3D code data
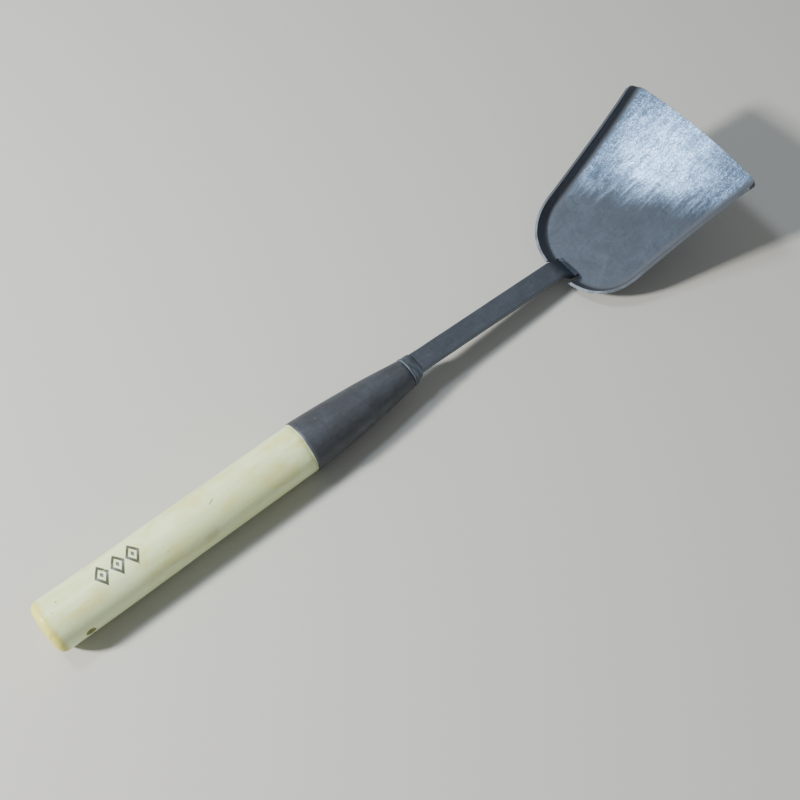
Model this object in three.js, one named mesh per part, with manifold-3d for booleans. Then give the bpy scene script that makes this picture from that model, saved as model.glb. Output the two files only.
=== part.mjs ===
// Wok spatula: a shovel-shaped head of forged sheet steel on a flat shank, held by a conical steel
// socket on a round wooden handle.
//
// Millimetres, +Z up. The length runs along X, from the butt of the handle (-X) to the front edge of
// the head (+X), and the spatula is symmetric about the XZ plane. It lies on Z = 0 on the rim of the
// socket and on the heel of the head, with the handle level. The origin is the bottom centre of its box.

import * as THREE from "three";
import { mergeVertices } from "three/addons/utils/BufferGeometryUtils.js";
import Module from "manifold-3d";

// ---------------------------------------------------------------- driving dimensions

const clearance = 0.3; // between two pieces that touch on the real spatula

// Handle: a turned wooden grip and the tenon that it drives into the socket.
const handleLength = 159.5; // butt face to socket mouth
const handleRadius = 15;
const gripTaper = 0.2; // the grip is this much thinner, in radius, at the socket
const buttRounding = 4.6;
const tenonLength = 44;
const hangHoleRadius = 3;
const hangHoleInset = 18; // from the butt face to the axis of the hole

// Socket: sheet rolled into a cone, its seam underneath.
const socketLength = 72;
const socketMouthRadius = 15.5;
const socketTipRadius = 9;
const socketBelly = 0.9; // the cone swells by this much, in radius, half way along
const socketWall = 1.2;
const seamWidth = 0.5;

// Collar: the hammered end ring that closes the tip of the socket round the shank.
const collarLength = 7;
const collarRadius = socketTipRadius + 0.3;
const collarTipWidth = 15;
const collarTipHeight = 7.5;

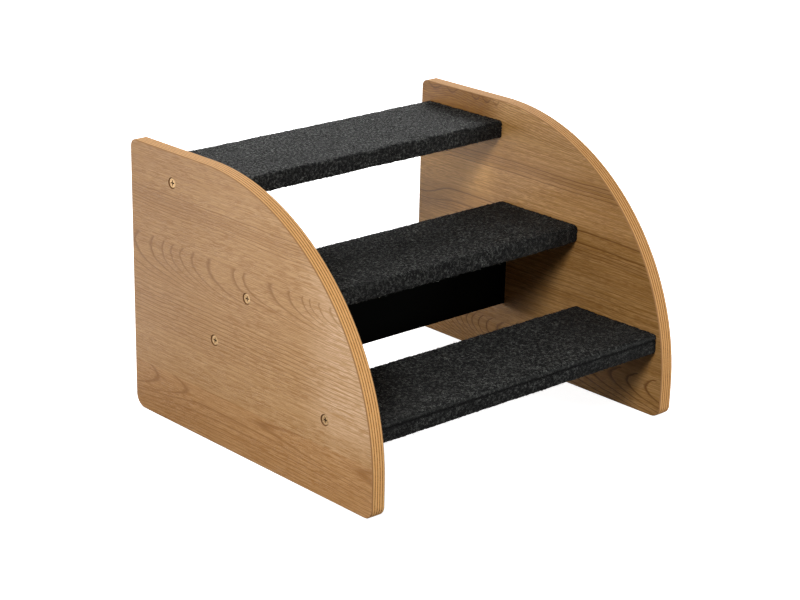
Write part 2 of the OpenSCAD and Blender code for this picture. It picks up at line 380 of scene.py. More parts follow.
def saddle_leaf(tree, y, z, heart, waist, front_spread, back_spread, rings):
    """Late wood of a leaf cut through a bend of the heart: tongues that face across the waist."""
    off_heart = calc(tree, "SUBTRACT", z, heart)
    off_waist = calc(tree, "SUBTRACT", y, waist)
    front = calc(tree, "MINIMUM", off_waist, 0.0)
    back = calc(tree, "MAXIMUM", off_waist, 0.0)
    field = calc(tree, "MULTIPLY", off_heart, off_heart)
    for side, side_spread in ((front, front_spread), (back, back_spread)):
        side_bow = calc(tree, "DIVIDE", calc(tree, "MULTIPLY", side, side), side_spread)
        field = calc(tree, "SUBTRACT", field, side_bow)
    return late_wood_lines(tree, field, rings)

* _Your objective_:
Include the first line, the line containing "const clearance = 0.3;", and every line between them, copied exactly from the material above; output no other line.

* _Result_:
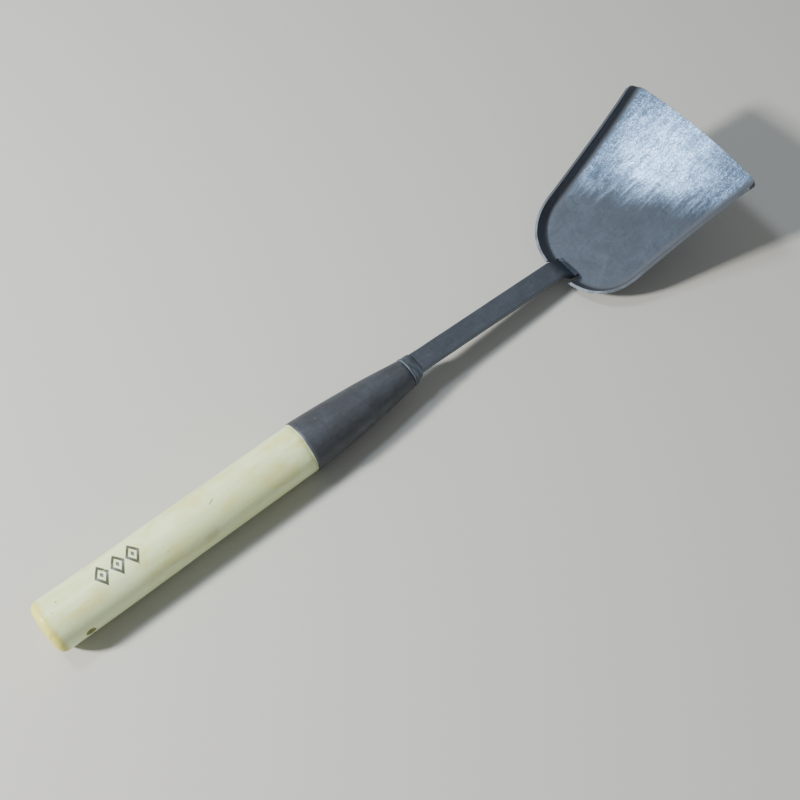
Model this object in three.js, one named mesh per part, with manifold-3d for booleans. Then give the bpy scene script that makes this picture from that model, saved as model.glb. Output the two files only.
=== part.mjs ===
// Wok spatula: a shovel-shaped head of forged sheet steel on a flat shank, held by a conical steel
// socket on a round wooden handle.
//
// Millimetres, +Z up. The length runs along X, from the butt of the handle (-X) to the front edge of
// the head (+X), and the spatula is symmetric about the XZ plane. It lies on Z = 0 on the rim of the
// socket and on the heel of the head, with the handle level. The origin is the bottom centre of its box.

import * as THREE from "three";
import { mergeVertices } from "three/addons/utils/BufferGeometryUtils.js";
import Module from "manifold-3d";

// ---------------------------------------------------------------- driving dimensions

const clearance = 0.3; // between two pieces that touch on the real spatula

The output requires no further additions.